Frankenflowers and the Natural Perfume Industry
I found this to be an interesting tidbit:
“A team of scientists at the Hebrew University of Jerusalem has found a way to genetically enhance the scent of flowers and implant a scent in those that don’t have one . . . Prof. Vainstein and his research assistant Michal Moyal Ben-Tzvi succeeded, together with other researchers, to find a way of enhancing the scent of a flower by ten-fold and cause it to emit a scent during day and night – irrespective of the natural rhythm of scent production . . . The flower industry will also be interested in this development, explains Prof. Vainstein. ‘Many flowers lost their scent over many years of breeding. Recent developments will help to create flowers with increased scent as well as producing new scent components in the flowers.'”
Enhancing the scent of a flower by ten-fold! That’s an astounding modification, and could create an explosion of natural perfumery through significantly decreasing the cost of obtaining natural essences.
An article from October 3rd notes that “The mainstreaming of natural and organic personal care products means that the value of the European market is set to exceed €1.4bn ($1.76bn US) this year . . . what is really helping to drive sales is the fact that these type of products are becoming more and more readily available, with some of Europe’s biggest retailers, including supermarket chains such as Tesco and Carrefour, now stocking their own private label ranges” — so the potential enhancement of scent in flowers could make the field of natural perfumery accessible to a much broader consumer audience.

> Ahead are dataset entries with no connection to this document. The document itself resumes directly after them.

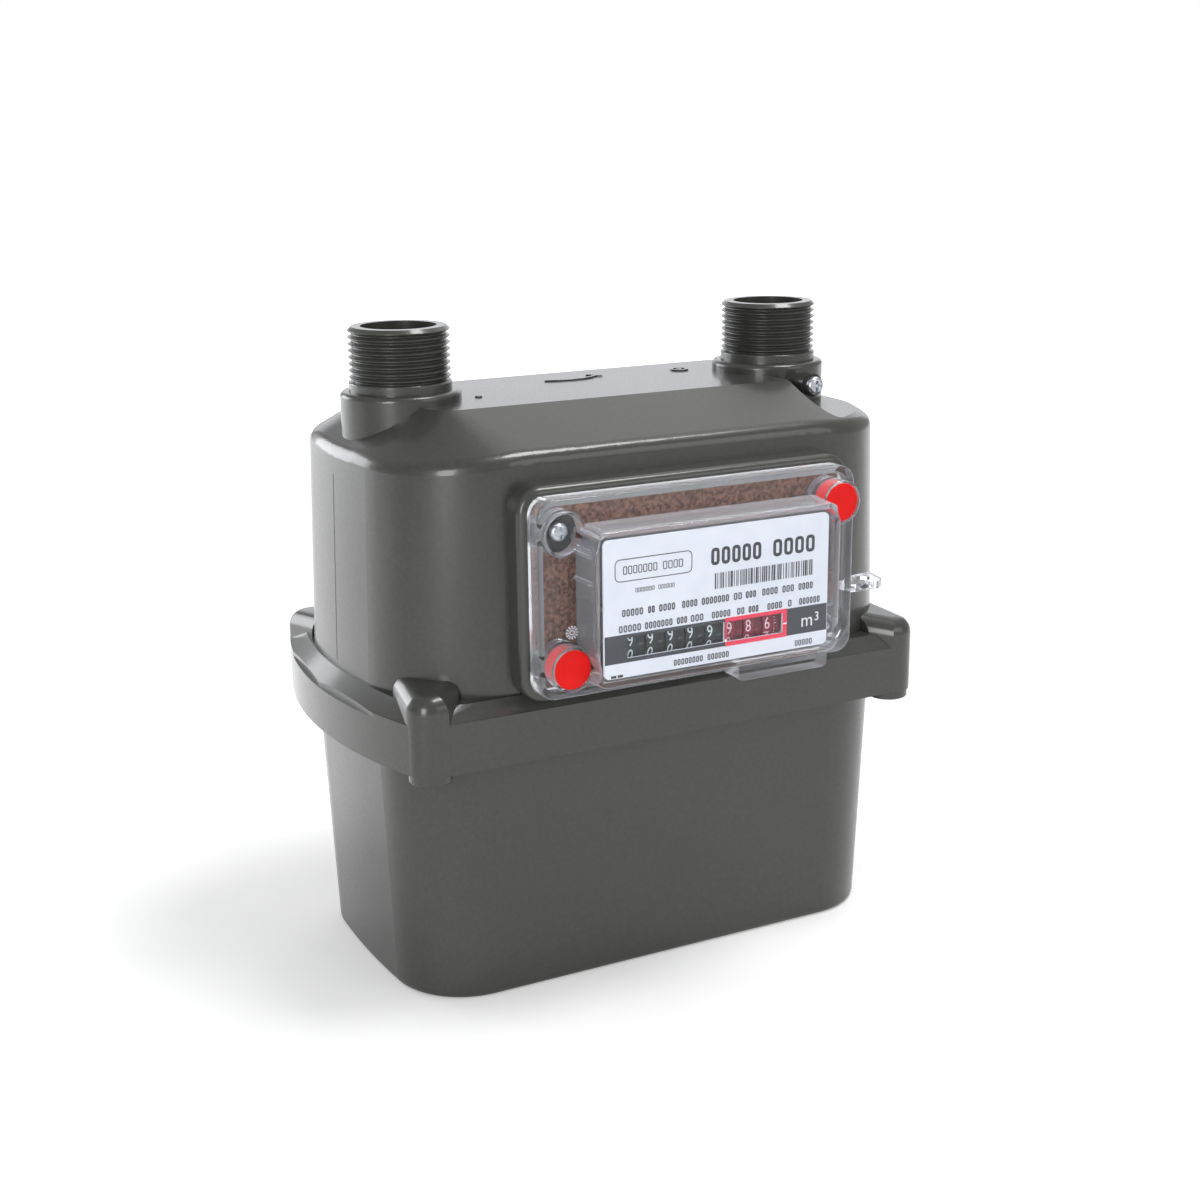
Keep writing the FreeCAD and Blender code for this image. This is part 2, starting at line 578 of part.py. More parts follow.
def index_frame():
    back = box(-44.5, 45.0, -75.4, -73.6, 124.5, 171.0)
    hood = box(-44.5, 45.0, DIAL_FRONT_Y + DIAL_T + 0.05, -75.0, 150.0, 171.0)
    hood = hood.cut(box(-42.5, 43.0, -87.2, -74.0, 152.0, 169.0))
    pieces = [back, hood]
    for x0, x1 in CHEEKS:
        pieces.append(box(x0, x1, -86.5, -75.0, 125.0, 151.0))
    body = fuse(pieces).cut(box(-36.6, 31.0, -75.0 - 2, -70.0, 124.9, 146.9))
    body = body.cut(rod(DRUM_SHAFT_R, V(-60, DRUM_Y, DRUM_Z), RIGHT, 120))
    body = body.cut(rod(PINION_SHAFT_R, V(-60, DRUM_Y, DRUM_Z + PINION_RISE), RIGHT, 120))
    return body.cut(rod(7.0, V(CRANK_X, -90, DRIVE_Z), V(0, 1, 0), 30))


def drum_shaft():
    return rod(DRUM_SHAFT_R, V(CHEEKS[0][0], DRUM_Y, DRUM_Z), RIGHT, CHEEKS[1][1] - CHEEKS[0][0])


def pinion_shaft():
    start = V(CHEEKS[0][0], DRUM_Y, DRUM_Z + PINION_RISE)
    return rod(PINION_SHAFT_R, start, RIGHT, CHEEKS[1][1] - CHEEKS[0][0])


def toothed_wheel(outer_r, root_r, teeth, x0, width, y, z):
    """Spur wheel about an axis along X."""
    wheel = rod(outer_r, V(x0, y, z), RIGHT, width)
    gap = math.pi * outer_r / teeth
    for n in range(teeth):
        notch = Part.makeBox(width, gap, outer_r - root_r + 1, V(x0, y - gap / 2, z + root_r))
        notch.rotate(V(x0, y, z), RIGHT, 360.0 * n / teeth)
        wheel = wheel.cut(notch)
    return wheel


def number_drum(n):
    x0 = DRUM_FIRST_X + n * DRUM_PITCH - DRUM_WIDTH / 2
    start = V(x0, DRUM_Y, DRUM_Z)
    rim = ring(DRUM_R, DRUM_R - 1.1, start, RIGHT, DRUM_WIDTH)
    web = rod(DRUM_R - 0.5, V(x0 + 2.6, DRUM_Y, DRUM_Z), RIGHT, 1.4)
    hub = rod(2.8, start, RIGHT, DRUM_WIDTH)
    gear = toothed_wheel(6.6, 5.6, 20, x0 + 3.5, 2.4, DRUM_Y, DRUM_Z)
    body = fuse([rim, web, hub, gear])
    return body.cut(rod(DRUM_SHAFT_R + FIT, V(x0 - 1, DRUM_Y, DRUM_Z), RIGHT, DRUM_WIDTH + 2))


def transfer_pinion(n):
    """Pinion over the gap between drum n and the faster drum beside it."""
    x0 = DRUM_FIRST_X + n * DRUM_PITCH + DRUM_WIDTH / 2 - 1.6
    z = DRUM_Z + PINION_RISE
    body = toothed_wheel(PINION_R, 1.9, 8, x0, 3.8, DRUM_Y, z)
    return body.cut(rod(PINION_SHAFT_R + FIT, V(x0 - 1, DRUM_Y, z), RIGHT, 6))


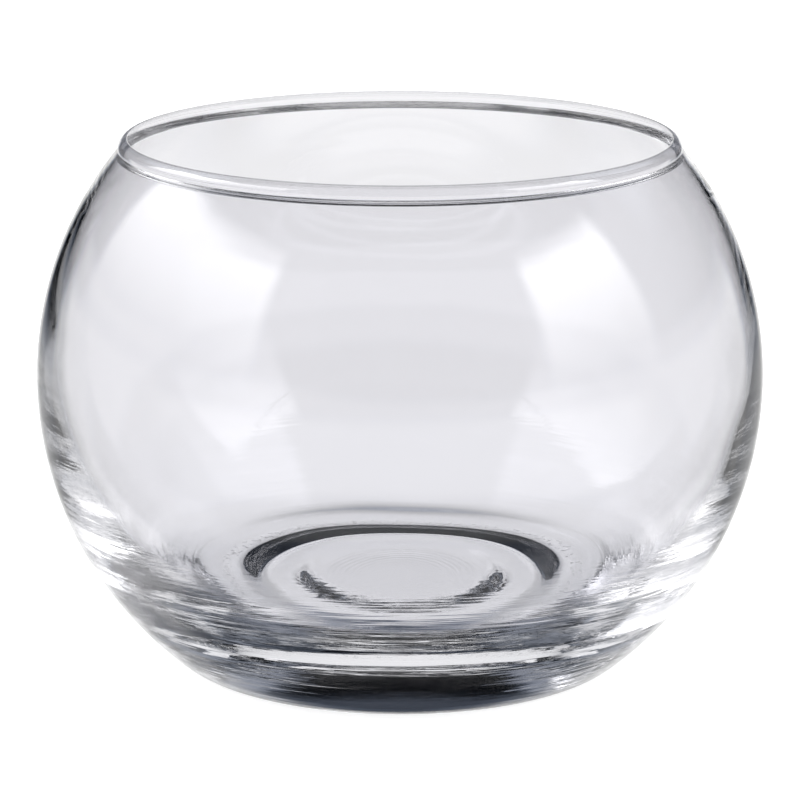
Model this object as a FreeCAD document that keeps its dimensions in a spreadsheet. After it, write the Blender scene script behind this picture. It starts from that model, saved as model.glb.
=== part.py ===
import FreeCAD, Part
import Sketcher
import math
import os

# Rose bowl vase: a round, open bowl blown from one gather of clear glass.
# The origin is the middle of the face that it stands on, with Z up.

doc = FreeCAD.newDocument("rose_bowl")

# Sizes in millimetres
SIZES = {
    # Outside, from the top down: the bead's middle is set in from the wall's
    "overall_height": 87.2,
    "mouth_diameter": 84.6,
    "bead_diameter": 3.1,
    "bead_inset": 0.55,
    "belly_diameter": 118.0,
    "belly_height": 47.9,
    "heel_radius": 10.0,
    "base_diameter": 62.0,
    # Thickness of the glass at the neck, at the belly and under the cavity
    "neck_wall": 1.2,
    "belly_wall": 2.25,
    "floor_thickness": 12.1,
    # Cavity: its widest place lies above the belly's, and its floor is a shallow dish with a round corner
    "cavity_lift": 2.6,
    "floor_dish": 0.25,
    "floor_corner_radius": 20.0,
    "floor_corner_setback": 6.25,
    # Underside, from the bearing ring inwards: a round trough, then a middle pad
    "ring_width": 1.2,
    "ring_slope_width": 8.7,
    "trough_width": 0.2,
    "trough_depth": 2.0,
    "pad_slope_width": 8.3,
    "pad_recess": 0.2,
    # Fire-polished blends where the bead runs into the wall
    "outer_blend_radius": 0.35,
    "inner_blend_radius": 0.9,
}

sheet = doc.addObject("Spreadsheet::Sheet", "Sizes")
for row, (alias, value) in enumerate(SIZES.items(), start=1):
    sheet.set(f"A{row}", alias)
    sheet.set(f"B{row}", str(value))
    sheet.setAlias(f"B{row}", alias)
doc.recompute()

# Places worked out from the sizes: a reach is measured from the axis, a height from the base
BELLY_REACH = "Sizes.belly_diameter / 2"
BELLY_HEIGHT = "Sizes.belly_height"
BASE_REACH = "Sizes.base_diameter / 2"
HEEL_RADIUS = "Sizes.heel_radius"
BEAD_RADIUS = "Sizes.bead_diameter / 2"
BEAD_REACH = "(Sizes.mouth_diameter + Sizes.bead_diameter) / 2"
BEAD_HEIGHT = "Sizes.overall_height - Sizes.bead_diameter / 2"
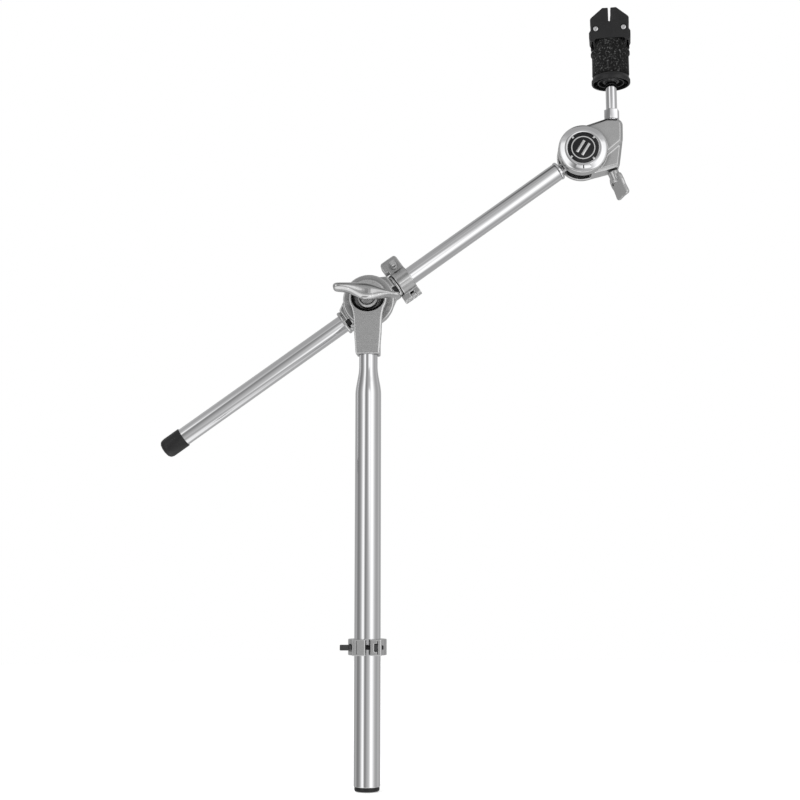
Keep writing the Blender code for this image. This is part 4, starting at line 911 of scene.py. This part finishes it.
carved(base, rod(5.4, 640, 690, GRIP))
for side in (-1, 1):
    carved(base, rod(2.75, -20, 20, GRIP @ place_at(side * PIN_X, 0, PIN_Z, (90, 0, 0)), sides=32))
finish(base, "quick_nut", "black_plastic", moulded, "quick_nut_body")

for side, hand in ((-1, "left"), (1, "right")):
    hinge = GRIP @ place_at(side * PIN_X, 0, PIN_Z, (90, 0, 0))
    teeth = [(1.0, 3.2), (1.0, 8.6), (0.5, 10.2), (0.9, 13.0), (0.9, 16.6), (1.1, 20.1)]
    if side < 0:
        teeth = [(1.0, 3.2), (1.0, 8.6), (1.4, 10.2), (1.0, 13.0), (1.0, 16.6), (1.1, 20.1)]
    lever_line = teeth + [(1.6, 20.4), (5.8, 20.5), (6.6, 20.1), (16.2, 11.9), (16.9, 11.0), (17.2, 10.0),
                          (17.2, 5.4), (16.3, 1.6), (16.9, 0.0), (18.2, -2.0), (18.4, -2.8), (18.4, -6.8),
                          (17.9, -8.1), (17.2, -8.7), (16.2, -8.5), (16.0, -8.0), (16.0, -6.0), (14.6, -5.2),
                          (9.0, -5.2), (8.6, -0.6), (5.2, 3.2)]
    lever_line = [(side * (x - PIN_X), z) for x, z in lever_line]
    lever = slab(f"{hand}_lever_moulding", lever_line, -9.5, 9.5, hinge, 0.4)
    carved(lever, rod(1.95, -12, 12, hinge, sides=32), rod(3.3, -4.2, 4.2, hinge, sides=48),
           rod(4.3, PIN_Z - 3.0, PIN_Z + 11.6, GRIP))
    finish(lever, f"{hand}_lever", "black_plastic", moulded, f"quick_nut_{hand}_lever")
    pin_line = [(0, -12.2), (2.2, -12.2), (2.4, -12.0), (2.4, -9.9), (1.65, -9.6), (1.65, 9.6), (2.4, 9.9),
                (2.4, 12.0), (2.2, 12.4), (1.8, 12.65), (1.3, 12.78), (0.9, 12.7), (0.6, 12.4), (0, 12.3)]
    finish(spun(f"{hand}_pin", pin_line, hinge, 48), "quick_nut", "chrome", chrome, f"quick_nut_{hand}_pin")
    replated(f"quick_nut_{hand}_spring", steel)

Presently, natural perfumery is limited in scope due to the cost of its materials vs. the cost of producing a scent utilizing mostly synthetic compounds, but fields of flowers yielding a ten-fold increase in essence oils could tempt even the largest corporations into producing their own “all natural” fragrances (lower costs = higher profits!), paving the way for already existing smaller, independent perfumers to follow in their sizable wakes.
I am curious, however, to hear the language the big players will use to differentiate their products for the two markets — I mean, they’re going to want to make money on the naturals, but they’re not going to want to do it in a way that makes their mostly synthetic fragrances sound cheap or bad: “Buy our new All-Natural Dior perfume because our synthetic fragrances smell like shrieking pots of toxic chemicals!”
The genetic modification article also raises the point about the possibility of creating flowers with new scents — a Rose/Geranium (Geranirose!), or a Violet/Daisy (Violaisy!) — but I don’t know if that would be any more helpful for a perfumer than simply mixing rose oil with geranium oil. It could certainly make a trip to the local florist a lot more entertaining, however.
But just as there’s resistance in some quarters to genetically modified crops, will there be a resistance among natural perfumers to genetically modified flowers? Larger corporations are unlikely to have a problem with it (“What? Ten times more Grasse Rose for the same price? I’m in!”), but I wonder about the reception these flowers will receive among the individual perfumers who are adamantly all-natural.